De como o poder fez-se “autoridade” na sociedade dos homens, e, por extensão, das mulheres
“Não crer a verdade é mentir com o pensamento; impugnar a verdade é mentir com a obra; afirmar a mentira é mentir com a palavra”, “Sermão da Quinta Dominga da Quaresma”, padre Antonio Vieira.
“Governar é fazer crer”- “O Príncipe”, Maquiavel.
“Os que vencem, não importa como vençam, nunca conquistam a vergonha”, idem
Não é nova a inclinação dos homens pela mentira.
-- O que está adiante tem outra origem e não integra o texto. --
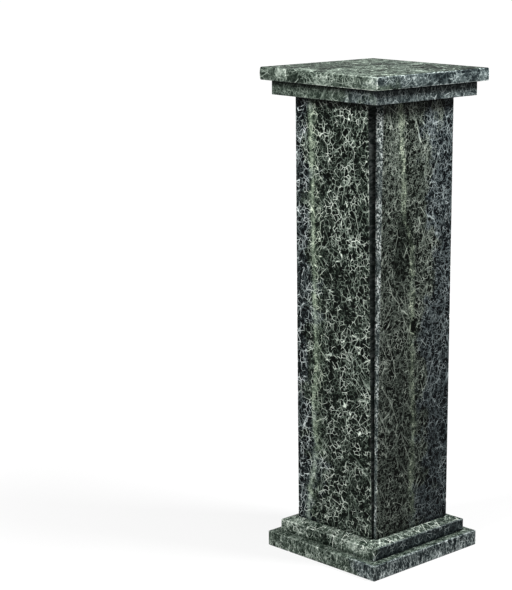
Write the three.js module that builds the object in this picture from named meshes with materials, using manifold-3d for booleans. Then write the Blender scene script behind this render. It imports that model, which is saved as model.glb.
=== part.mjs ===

Pela mentira e pela inveja, Caim matou Abel, sabe-se lá os traumas que carregava aquela família.
A expulsão de Adão, Eva e Caim do Paraíso e a progênie que espalhariam pela Terra deram forma a relações de poder, obediência e autoridade que, bem ou mal, fixaram os contornos de governabilidade no mundo civilizado.
A começar pela Mesopotâmia, segundo alguns cronistas e um livro de tombo a que se deu crédito pelos tempos afora, depois pelas costas d’Africa — ou terá sido o inverso ? Fosse vivo, o padre Fred, sj., me corrigiria. a salvar-me do vexame de imperdoável tropeço de datação e de lugar. Foram poucos e comedidos em suas prédicas os ministros de Deus que cruzaram os meus caminhos na vida de pecador remido. Padre Amarilio e padre Fred, já citado, bem que se empenharam, mas não conseguiram dar rumo às minhas dúvidas remanescentes essenciais. Louvo-os, tardiamente, pelas intenções e pelos gestos amantíssimos de respeitosa catequese…
Pois bem, estávamos a falar de boatos e rumores para o que pedíramos a obsequiosa cumplicidade de Maquiavel e de Vieira, especialistas na matéria.
Já nas famílias, grupos que se reuniam para proteger os bens comunitários, ainda precários, e para disputá-los, percebiam-se os primeiros laços de autoridade, espécie de obediência tácita, como registraria aquele que ficou conhecido como Max Weber, cujo testemunho invoco, de quando em vez, nestas notas exploratórias.
O boato era, já naqueles tempos de precária expressão verbal e retórica, uma forma dissimulada de contestação dos fatos. A verdade ou a mentira era substituída pela dúvida gerada pelo boato. O rumo era o boato ampliado.
Mentir com o pensamento, mentir com a palavra ou mentir com a obra é, como se sabe, “é não crer a verdade, é afirmar a mentira”.
A “fake news”, o “fake thinking” e o “politicamente correto” são formas notórias e largamente afirmativas de substituição da verdade pela mentira e a afirmação da mentira pó no verdade.
Alguns oficiais-pensadores chamariam esse processo de “embuste”, a consagração da mentira como se verdade fosse.
Altamirando Específico, em seu “Tratado sobre as Falsas Evidências Expostas”, fez da mentira a verdade funcionalmente aceita. Não admira que a mentira, devidamente aparelhada tenha-se tornado a firma mais perfeita do governo dos homens e do Estado…
A construção da “contrarrealidade”, expediente usado com grande serventia pelas artes da governabilidade, nada mais é do que uma mostra clara da mentira posta ao serviço da política do Estado.
O Incêndio de Roma pelo imperador Nero, como o incêndio do Reichstag, a mando do Führer, de ato explícito assumiu a feição nítida de um ato político. De impulsos criminosos passaram à história com as dúvidas que o cercam, ainda hoje, como fato histórico.
De tal forma plantadas, a dúvida e a suspeita, ainda assim, os dois episódios, indiciados como afronta e golpe à democracia terminaram por destruír a própria democracia. O incêndio do Reichstag destruiu a democracia de Weimar e aplainou a estrada para a ascenção do III Reich.
O “Estado Novo” e “1964” foram “intervenções” consagradas pelas adesões insuspeitadas do “clero, nobreza e povo”, em defesa da democracia, sepultada por 40 anos. Submetidos a tratamento de tal forma prolongado, não conseguimos, até agora, acertar o caminho de volta às longínquas franquias democráticas, perdidas um dia.